7. The Rooms at Fitler Club
The Rooms at Fitler Club | Source: The Rooms at Fitler Club | Photo by Annie Schlechter
Center City, Philadelphia
Fitler Club is a private lifestyle club in Center City with a 25,000-square-foot fitness facility, a 75-foot indoor lap pool, bowling lanes, a golf simulator, and an art collection that includes works by Damien Hirst and Alex Katz. It also has 14 hotel rooms open to non-members, which makes it one of the more unusual overnight options in the city. Rooms are midcentury modern in sensibility, with leather and wood details, east-facing windows, and a glass-enclosed shower that draws natural light from the sleeping area. The two master suites, designed in collaboration with the French furniture retailer Roche Bobois, add a full bar, a soaking tub, and a separate living and dining area.
Dining is overseen by chef Marc Vetri, whose prix-fixe dinners at the club’s main restaurant are worth building an evening around.
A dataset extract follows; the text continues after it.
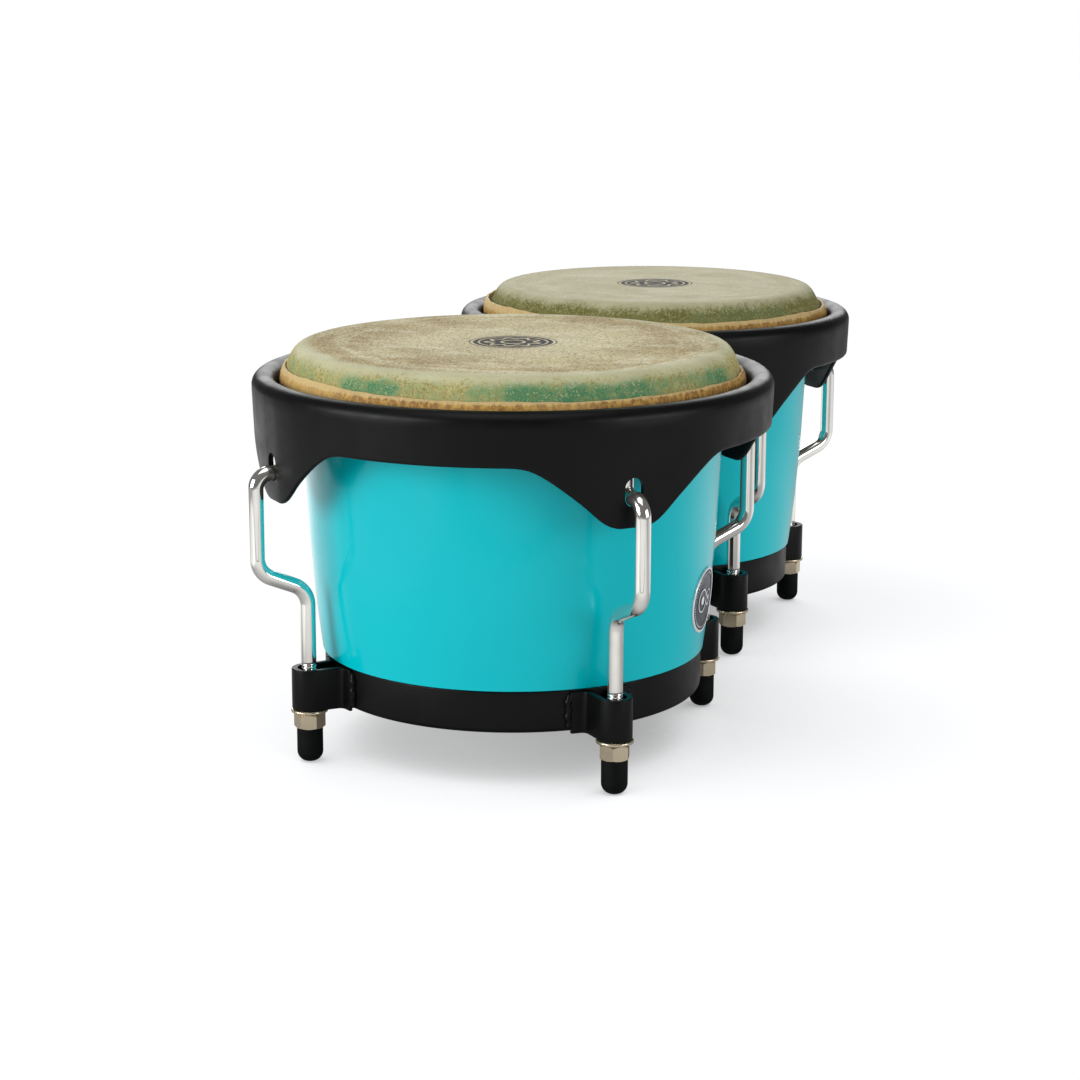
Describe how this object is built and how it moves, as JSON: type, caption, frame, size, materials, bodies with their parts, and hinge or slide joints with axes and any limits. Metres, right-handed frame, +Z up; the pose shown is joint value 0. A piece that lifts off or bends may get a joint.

The Schuylkill River runs just outside, the Philadelphia Museum of Art is about a mile north, and 30th Street Station is a walkable distance for anyone arriving by Amtrak.
8. Morris House Hotel
Morris House Hotel | Source: Morris House Hotel
Washington Square, Philadelphia
Built in 1787, the Morris House at 225 South 8th Street takes its name from the generations of the Morris family who occupied it for more than 120 years. Anthony Morris, who arrived in William Penn’s Philadelphia in 1685, was a preacher, brewmaster, and judge who became one of the city’s first mayors. His grandson Samuel founded the Gloucester Fox Hunting Club and served as captain of the Continental Army’s First Troop of Philadelphia City Cavalry. By 1790, when Philadelphia became the first capital of the United States, residents of the house could look out their windows and see Thomas Jefferson walking home along High Street, or George Washington passing in his cream-colored French coach.
Designated a National Historic Landmark in 1967, the building has been preserved close to its original Colonial design, making it one of the most intact historic brick residences left in the city. Rooms are comfortable and traditionally furnished, with complimentary grab-and-go breakfast and afternoon refreshments included. The Liberty Bell and Independence Hall are a short walk away, and for a history weekend in Philadelphia, it is hard to argue with sleeping inside a house that was already standing when the country was founded.